Fisheries and Oceans Canada estimates this year’s Fraser River sockeye run could see as many as 23 million salmon.

For the first time this season, 250 gillnetting boats fished the Fraser River from Steveston to Mission during a three-hour opening for the commercial fleet on Monday.

Fishermen docking at Kanaka Landing in Maple Ridge say it’s still too early to say how good the run is.

“It’s coming, it’s coming,” said Bill Rosiek, a veteran commercial gill netter who has been fishing the coast for the past 56 years.

Rosiek was on board the Top Gunnar Monday, which hauled in about 400 sockeye during the brief opening from 3 p.m. to 6 p.m.

“It was way too short,” mumbled Rosiek, a cigarette hanging from his mouth as he tied the boat.

Joe Lepore on the “Tony Lou” agreed.

“I’d like to catch 10,000 if I could,” he said, with a laugh. The fish were selling for $15 a piece on the dock.

The prized red sockeye entering the river now are the offspring of the 2010 run — the largest sockeye return on the Fraser in 100 years.

This year is shaping up to be similar in scope, with high forecast predicting as many as 70 million sockeye returning to B.C. rivers. The bulk of it will be in the late run which includes the prodigious Adams River stock.

Fisheries and Oceans Canada estimates around 70,000 sockeye were caught Monday, with each boat hauling an average catch of 275.

There are no more openings planned for this week but Barbara Mueller, a resource manager with Fisheries and Oceans Canada, expects an update later in the week.

Limited recreational fisheries for sockeye opened on the Fraser River last week, with catch limits of four per day below the Mission Bridge, while aboriginal ceremonial and food sockeye fishing started two weeks ago.

“We try to make our decisions based on the most recent estimates and stock composition,” said Mueller.

Fisheries enforcement officers were out on the Fraser Monday making sure boats were complying with the conditions of the fishery.

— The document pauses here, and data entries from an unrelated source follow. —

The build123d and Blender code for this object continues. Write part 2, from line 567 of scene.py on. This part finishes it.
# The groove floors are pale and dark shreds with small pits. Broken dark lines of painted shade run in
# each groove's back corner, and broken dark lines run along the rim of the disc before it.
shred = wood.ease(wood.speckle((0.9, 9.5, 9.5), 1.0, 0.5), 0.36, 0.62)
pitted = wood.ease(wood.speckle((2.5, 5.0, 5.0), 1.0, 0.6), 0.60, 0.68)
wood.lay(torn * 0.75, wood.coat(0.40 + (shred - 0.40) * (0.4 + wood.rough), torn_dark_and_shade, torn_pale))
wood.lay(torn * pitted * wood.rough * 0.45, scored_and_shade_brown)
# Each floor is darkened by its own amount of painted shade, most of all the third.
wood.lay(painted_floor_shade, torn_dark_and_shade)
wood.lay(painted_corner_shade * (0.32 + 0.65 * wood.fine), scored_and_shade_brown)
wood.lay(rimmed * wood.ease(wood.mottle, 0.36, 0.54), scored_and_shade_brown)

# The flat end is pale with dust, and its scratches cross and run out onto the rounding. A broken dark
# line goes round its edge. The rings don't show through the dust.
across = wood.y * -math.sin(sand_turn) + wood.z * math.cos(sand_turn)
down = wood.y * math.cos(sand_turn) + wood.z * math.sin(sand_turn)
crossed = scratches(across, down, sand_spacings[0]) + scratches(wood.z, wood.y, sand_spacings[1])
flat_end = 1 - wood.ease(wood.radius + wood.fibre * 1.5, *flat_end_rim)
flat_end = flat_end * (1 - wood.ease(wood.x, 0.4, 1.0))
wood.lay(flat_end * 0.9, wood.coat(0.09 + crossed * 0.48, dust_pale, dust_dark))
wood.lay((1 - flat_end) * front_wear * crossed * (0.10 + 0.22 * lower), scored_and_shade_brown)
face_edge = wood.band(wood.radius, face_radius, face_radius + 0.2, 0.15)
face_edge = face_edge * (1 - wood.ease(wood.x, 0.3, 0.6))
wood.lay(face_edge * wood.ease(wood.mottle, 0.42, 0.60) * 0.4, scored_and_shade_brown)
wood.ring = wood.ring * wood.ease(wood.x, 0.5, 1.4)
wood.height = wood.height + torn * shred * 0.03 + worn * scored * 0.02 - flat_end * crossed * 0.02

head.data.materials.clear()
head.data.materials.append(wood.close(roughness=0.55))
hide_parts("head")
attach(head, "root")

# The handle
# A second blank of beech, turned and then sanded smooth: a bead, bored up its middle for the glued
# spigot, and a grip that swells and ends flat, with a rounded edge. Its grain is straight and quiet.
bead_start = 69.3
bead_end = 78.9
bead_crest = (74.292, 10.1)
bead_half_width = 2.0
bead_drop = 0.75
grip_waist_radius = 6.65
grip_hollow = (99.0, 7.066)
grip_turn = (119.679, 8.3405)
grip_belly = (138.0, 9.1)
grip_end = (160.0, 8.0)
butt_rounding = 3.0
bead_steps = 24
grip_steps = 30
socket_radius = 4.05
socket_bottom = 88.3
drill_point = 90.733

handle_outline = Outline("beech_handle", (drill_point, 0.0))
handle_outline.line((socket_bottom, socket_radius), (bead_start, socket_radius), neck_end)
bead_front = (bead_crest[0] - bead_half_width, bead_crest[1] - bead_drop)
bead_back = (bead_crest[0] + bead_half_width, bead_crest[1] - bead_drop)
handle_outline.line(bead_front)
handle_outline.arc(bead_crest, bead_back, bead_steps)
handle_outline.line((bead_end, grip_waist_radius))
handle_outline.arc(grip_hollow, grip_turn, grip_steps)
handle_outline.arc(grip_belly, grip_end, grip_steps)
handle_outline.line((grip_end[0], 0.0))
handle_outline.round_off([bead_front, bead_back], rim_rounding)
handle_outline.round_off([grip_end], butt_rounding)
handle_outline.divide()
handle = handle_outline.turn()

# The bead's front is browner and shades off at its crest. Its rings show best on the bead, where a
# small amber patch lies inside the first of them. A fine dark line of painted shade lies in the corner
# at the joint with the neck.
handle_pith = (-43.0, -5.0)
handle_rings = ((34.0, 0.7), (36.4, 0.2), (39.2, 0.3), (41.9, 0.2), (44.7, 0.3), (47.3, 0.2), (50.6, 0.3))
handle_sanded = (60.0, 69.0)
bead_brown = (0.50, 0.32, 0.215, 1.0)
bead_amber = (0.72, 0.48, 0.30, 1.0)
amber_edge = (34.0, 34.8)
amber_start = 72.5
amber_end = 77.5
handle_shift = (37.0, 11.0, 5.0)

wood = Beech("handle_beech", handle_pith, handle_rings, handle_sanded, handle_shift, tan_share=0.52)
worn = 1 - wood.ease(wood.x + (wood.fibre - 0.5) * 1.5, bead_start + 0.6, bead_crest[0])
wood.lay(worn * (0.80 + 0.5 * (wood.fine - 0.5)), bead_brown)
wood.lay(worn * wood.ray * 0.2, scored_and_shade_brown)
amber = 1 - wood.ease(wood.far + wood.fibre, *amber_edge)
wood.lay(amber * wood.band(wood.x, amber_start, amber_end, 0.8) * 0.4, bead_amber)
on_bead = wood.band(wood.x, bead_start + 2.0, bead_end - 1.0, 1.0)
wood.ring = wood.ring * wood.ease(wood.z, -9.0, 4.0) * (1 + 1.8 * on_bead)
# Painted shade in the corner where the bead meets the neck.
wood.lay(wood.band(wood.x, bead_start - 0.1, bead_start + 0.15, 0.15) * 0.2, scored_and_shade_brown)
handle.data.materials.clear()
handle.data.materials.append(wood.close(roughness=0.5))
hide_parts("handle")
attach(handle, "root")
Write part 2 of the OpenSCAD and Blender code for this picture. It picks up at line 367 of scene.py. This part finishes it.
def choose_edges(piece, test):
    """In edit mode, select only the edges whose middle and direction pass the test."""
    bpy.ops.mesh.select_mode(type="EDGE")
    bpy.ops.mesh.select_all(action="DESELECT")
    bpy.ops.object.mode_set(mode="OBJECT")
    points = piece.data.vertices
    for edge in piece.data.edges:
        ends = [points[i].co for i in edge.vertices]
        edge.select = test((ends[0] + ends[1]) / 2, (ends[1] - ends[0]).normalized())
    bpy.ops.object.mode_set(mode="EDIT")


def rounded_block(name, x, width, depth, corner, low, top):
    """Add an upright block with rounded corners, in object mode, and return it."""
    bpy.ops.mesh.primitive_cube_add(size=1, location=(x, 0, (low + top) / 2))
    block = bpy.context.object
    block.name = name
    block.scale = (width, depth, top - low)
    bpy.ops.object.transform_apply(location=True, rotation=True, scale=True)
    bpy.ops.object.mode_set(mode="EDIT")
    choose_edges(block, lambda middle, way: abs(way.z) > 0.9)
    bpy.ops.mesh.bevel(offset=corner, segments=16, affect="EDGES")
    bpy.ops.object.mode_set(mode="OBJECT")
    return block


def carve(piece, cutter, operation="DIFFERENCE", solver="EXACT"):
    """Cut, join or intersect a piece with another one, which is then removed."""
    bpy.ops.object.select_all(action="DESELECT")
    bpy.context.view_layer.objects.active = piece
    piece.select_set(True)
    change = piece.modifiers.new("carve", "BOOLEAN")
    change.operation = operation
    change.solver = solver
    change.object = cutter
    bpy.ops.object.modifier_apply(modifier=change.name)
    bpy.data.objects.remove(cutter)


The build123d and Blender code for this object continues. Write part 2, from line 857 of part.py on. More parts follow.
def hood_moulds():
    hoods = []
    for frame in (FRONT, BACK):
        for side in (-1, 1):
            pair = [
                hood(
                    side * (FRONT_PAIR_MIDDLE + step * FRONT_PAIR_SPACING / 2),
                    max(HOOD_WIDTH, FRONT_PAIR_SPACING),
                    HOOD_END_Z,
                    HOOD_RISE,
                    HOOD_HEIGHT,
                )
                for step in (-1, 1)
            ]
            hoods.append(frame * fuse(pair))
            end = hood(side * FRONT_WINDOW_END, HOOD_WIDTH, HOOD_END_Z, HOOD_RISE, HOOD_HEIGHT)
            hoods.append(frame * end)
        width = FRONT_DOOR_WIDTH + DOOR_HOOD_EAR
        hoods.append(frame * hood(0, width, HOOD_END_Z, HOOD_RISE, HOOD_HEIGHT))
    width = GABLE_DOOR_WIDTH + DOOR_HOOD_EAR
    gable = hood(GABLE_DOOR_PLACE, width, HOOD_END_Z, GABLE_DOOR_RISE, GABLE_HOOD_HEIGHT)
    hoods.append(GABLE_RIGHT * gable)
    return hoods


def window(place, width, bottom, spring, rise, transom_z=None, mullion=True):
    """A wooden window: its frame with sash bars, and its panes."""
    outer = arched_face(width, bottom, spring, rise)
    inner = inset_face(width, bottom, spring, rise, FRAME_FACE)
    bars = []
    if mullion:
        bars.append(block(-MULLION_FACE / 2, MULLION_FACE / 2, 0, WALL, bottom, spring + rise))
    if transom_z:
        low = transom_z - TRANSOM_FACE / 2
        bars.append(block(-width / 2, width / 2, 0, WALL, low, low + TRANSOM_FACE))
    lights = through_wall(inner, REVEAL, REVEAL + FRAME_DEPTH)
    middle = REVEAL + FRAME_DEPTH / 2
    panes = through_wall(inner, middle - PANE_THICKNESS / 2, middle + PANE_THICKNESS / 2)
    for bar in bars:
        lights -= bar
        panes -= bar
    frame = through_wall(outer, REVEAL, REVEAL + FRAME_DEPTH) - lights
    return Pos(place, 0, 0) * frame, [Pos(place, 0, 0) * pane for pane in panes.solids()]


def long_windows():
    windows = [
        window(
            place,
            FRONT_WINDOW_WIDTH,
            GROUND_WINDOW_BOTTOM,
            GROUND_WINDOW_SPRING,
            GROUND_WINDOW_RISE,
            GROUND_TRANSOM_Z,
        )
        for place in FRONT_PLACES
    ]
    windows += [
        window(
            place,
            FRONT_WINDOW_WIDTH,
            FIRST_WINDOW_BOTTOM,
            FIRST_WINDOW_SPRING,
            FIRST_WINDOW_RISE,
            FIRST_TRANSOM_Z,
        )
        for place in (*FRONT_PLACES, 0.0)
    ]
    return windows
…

Mueller said compliance was good.

Only one boat received a first appearance notice for failing to lift its nets at the 6 p.m. deadline.

“We didn’t receive any other reports of serious infractions,” she added.

Bob McKamey, with the Area E Gillnetters Association, said fishermen are welcoming this year’s run. The last two years have been bleak, with only one chum opening each of the past two years and no sockeye fisheries.

“They have waited a long time for a sockeye fishery. A lot us are just looking forward to getting a fresh one to the table,” McKamey said.